Is there a way to block Google from indexing my dev environment?

jdMorgan

5:14 pm on Oct 15, 2010 (gmt 0)

WebmasterWorld Senior Member 10+ Year Member



I'm not clear on how "news" relates to "dev" here, but the simple answer is to put a robots.txt file in the "dev" directory that excludes all robots from all pages. DO NOT forget to remove or update this file when the content is taken live, though!

I may not understand your problem. If needed, please describe what you are trying to accomplish, both from an overall perspective and from a specific URL and specific filepath perspective (providing several different examples is good). Basically, we really don't know how your site is set up, and what you want to accomplish.

Jim

g1smd

6:31 pm on Oct 15, 2010 (gmt 0)

WebmasterWorld Senior Member 10+ Year Member Top Contributors Of The Month



Put a robots.txt file in the root of your site disallowing access to the /dev/ folder.

Only the root robots.txt file is actioned.

ttamniwdoog

2:32 pm on Oct 20, 2010 (gmt 0)

10+ Year Member



My production site is live here:
http://www.mysite.com/

And physically here:
/home/mysite/htdocs/


I have my dev site in a subfolder of the production site
http://www.mysite.com/dev

And physically here:
/home/mysite/htdocs/dev

And there is a subdomain for dev.mysite.com which points to
http://www.mysite.com/dev


The issue I've been having is Google has indexed stuff in my dev site.

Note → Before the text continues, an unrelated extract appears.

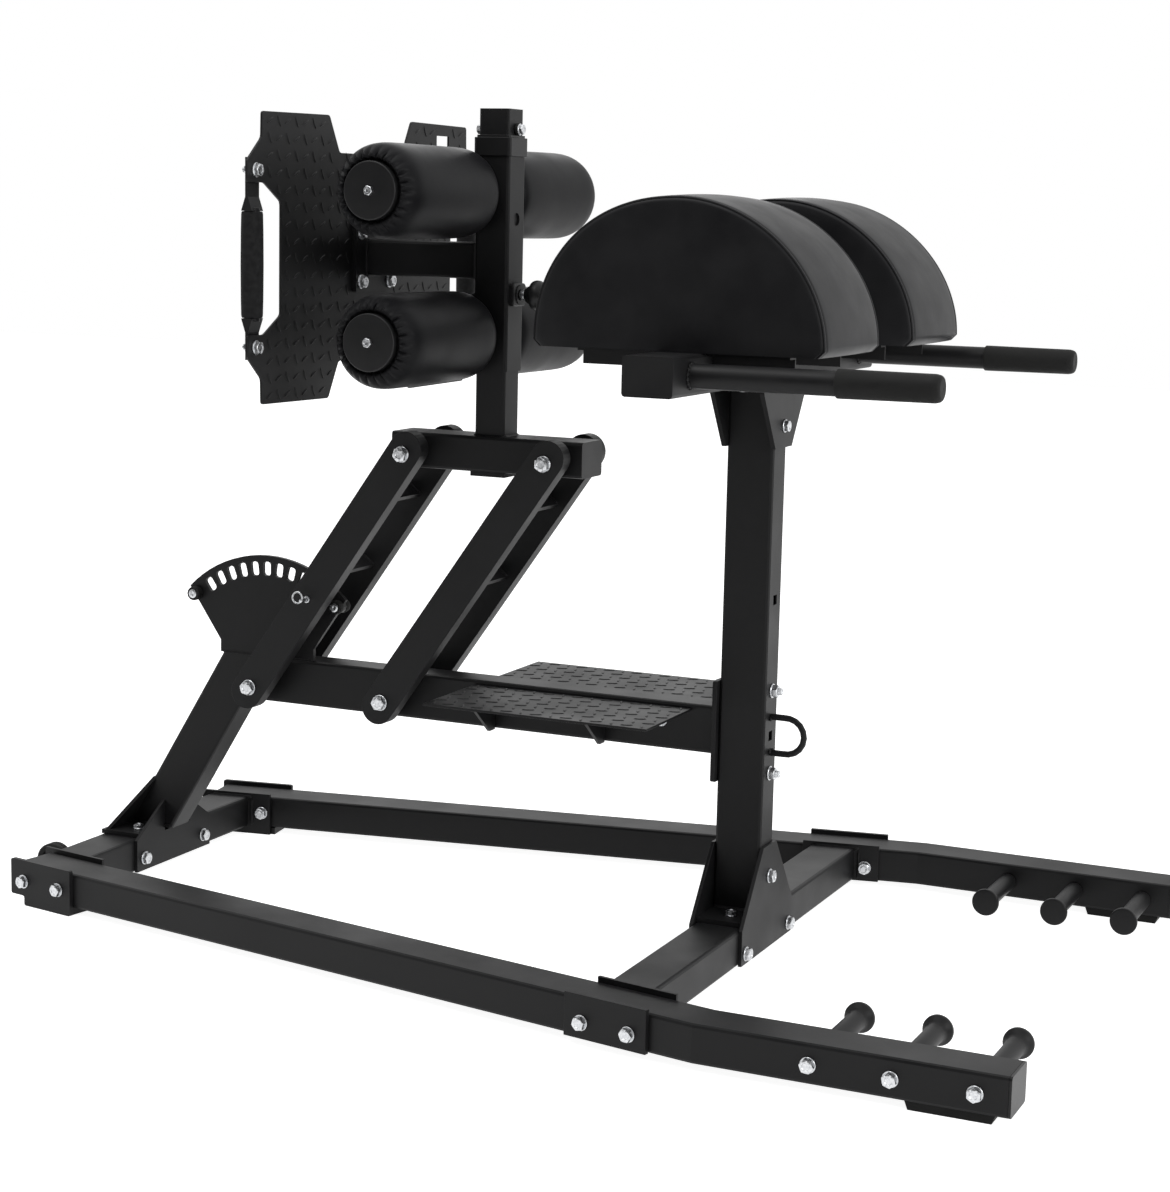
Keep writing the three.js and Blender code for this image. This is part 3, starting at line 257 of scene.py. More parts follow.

How can I ensure than Google does not do this?

I am currently working with this in my .htaccess file:
Redirect permanent /dev/ http://www.mysite.com/

And this in my robots.txt file:
# Directories
Disallow: /dev/
# Paths (clean URLs)
Disallow: /dev/

Thanks for your help

jdMorgan

3:34 pm on Oct 20, 2010 (gmt 0)

WebmasterWorld Senior Member 10+ Year Member



If you disallow search engines from fetching the /dev URL-paths (as you have done) then they will never see your redirect, and so will continue to list the /dev URLs in search results.

Remove the robots.txt Disallow so that they can fetch the URLs, receive the redirect, and take action on it.

In order to make /dev accessible through your dev.mysite.com subdomain, you will need a more-sophisticated approach. The usual solution would be to include

Options +FollowSymLinks
RewriteEngine on
#
# Externally redirect only direct client requests for /dev<anything> URL-paths to dev.mysite.com<anything>
RewriteCond %{THE_REQUEST} ^[A-Z]+\ /dev(/[^\ ]*)?\ HTTP/
RewriteRule ^(.*)$ http://dev.mysite.com/$1 [R=301,L]

in /dev/.htaccess, for example.

Such an approach corrects direct HTTP client requests for the 'hidden' dev directory-path, redirecting them to the dev subdomain URL without interfering with your internal rewrite or Alias which maps dev.mysite.com URLs to the /dev filespace.

However, if any additional rewriting is taking place in any .htaccess or config file above this one, it will be necessary to place this rule (with some modifications to the RewriteRule pattern) ahead of those URL-to-filepath rewrites in order to avoid exposing internal filepath info in a URL as the result of this redirect.

General rule: Taking into account all server config files and all .htaccess files in the directory-path to the requested resource, all applicable external redirects must be invoked first, followed by any internal rewrites. Otherwise the rewritten-to internal server filepath will be exposed as a URL to the HTTP client.

Jim

ttamniwdoog

4:34 pm on Oct 20, 2010 (gmt 0)

10+ Year Member



Google currently honors the robots.txt directive to not index the /dev folder.
The issue now is that Google has indexed the site at dev.mysite.com

g1smd

6:13 pm on Oct 20, 2010 (gmt 0)

WebmasterWorld Senior Member 10+ Year Member Top Contributors Of The Month



The robots.txt file MUST be in the folder that corresponds to the root of the domain or subdomain that it refers to.

In this case, you will need a robots.txt file at dev.example.com/robots.txt in order to stop the indexing of the dev subdomain.

That same file will also "appear" at www.example.com/dev/robots.txt but it will be ignored for www.example.com accesses as it is not in the root of www.example.com.


Any robots.txt file at www.example.com/robots.txt will apply for accesses to www.example.com only. In this case, if you need Google to "see" the redirects, do not mention the /dev/ folder here.

This has nothing to do with the internal folder structure in your server, and all to do with the URLs of resources as seen by their URLs as used out on the web.

Your original question did not mention the dev.example.com subdomain. It is important to fully specify the requirements, otherwise you'll get the right answer to the wrong question.